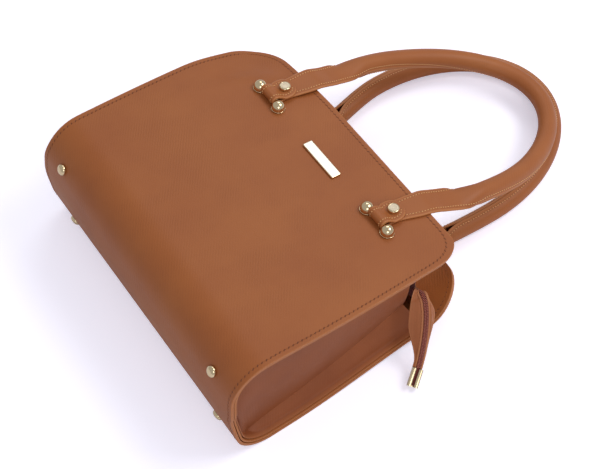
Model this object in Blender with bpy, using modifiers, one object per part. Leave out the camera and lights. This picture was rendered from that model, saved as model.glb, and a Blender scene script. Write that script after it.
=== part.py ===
"""Structured tote handbag with two rolled handles, lying on its back.

Lengths are in metres. X runs across the bag, Y from its base to its handles and Z up, out of its
front panel. The back panel rests on the floor at z = 0.
"""
import math

import bmesh
import bpy
from mathutils import Matrix, Vector

# Body
BODY_WIDTH = 0.314
BODY_HEIGHT = 0.2386
BASE_DEPTH = 0.123
MOUTH_FRONT_Z = 0.099
SIDE_BOW = 0.0028
CORNER_RADIUS = 0.043
BASE_REAR_Y = -0.003
BASE_MIDDLE_Y = -0.010
BASE_MIDDLE_OFFSET = 0.0045
BASE_FRONT_Y = -0.004
REAR_BEND_RADIUS = 0.036
MIDDLE_BEND_RADIUS = 0.120
FRONT_BEND_RADIUS = 0.036
BACK_FLAT_TO = 0.051
BEND_MARGIN = 0.008
END_BEND_SHARE = 0.70
MIDDLE_BEND_SHARE = 0.28

# Layers of the wall, outside to inside
LEATHER = 0.0016
BOARD = 0.0020
FACING = 0.0012
LINING = 0.0006
GAP = 0.0003
BOARD_MARGIN = 0.0008
LIP = 0.008
FACING_OVERLAP = 0.006

# Gussets
GUSSET_TOP_DROP = 0.052
GUSSET_FOLD_TOP = 0.018
GUSSET_FOLD_BOTTOM = 0.006
GUSSET_CREASE_LOW = 0.042
GUSSET_CREASE_DEPTH = 0.38

# Zip closure
ZIP_RECESS = 0.040
CLOSURE_HALF_LENGTH = 0.138
CLOSURE_FLANGE = 0.006
ZIP_SLOT = 0.009
TAPE_WIDTH = 0.014
TAPE = 0.0006
CHAIN_SPLIT = 0.0013
CHAIN_WIDTH = 0.0030
CHAIN_THICKNESS = 0.0015
TOOTH_PITCH = 0.0064
TOOTH_DEPTH = 0.0014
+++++
_Required task_: Return a word-for-word copy of the lines from the beginning of the listing to the line holding "on its back.", both kept.

_The reply_:
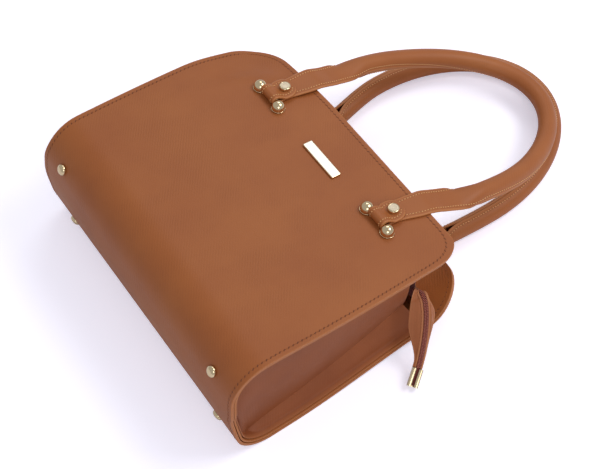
Model this object in Blender with bpy, using modifiers, one object per part. Leave out the camera and lights. This picture was rendered from that model, saved as model.glb, and a Blender scene script. Write that script after it.
=== part.py ===
"""Structured tote handbag with two rolled handles, lying on its back.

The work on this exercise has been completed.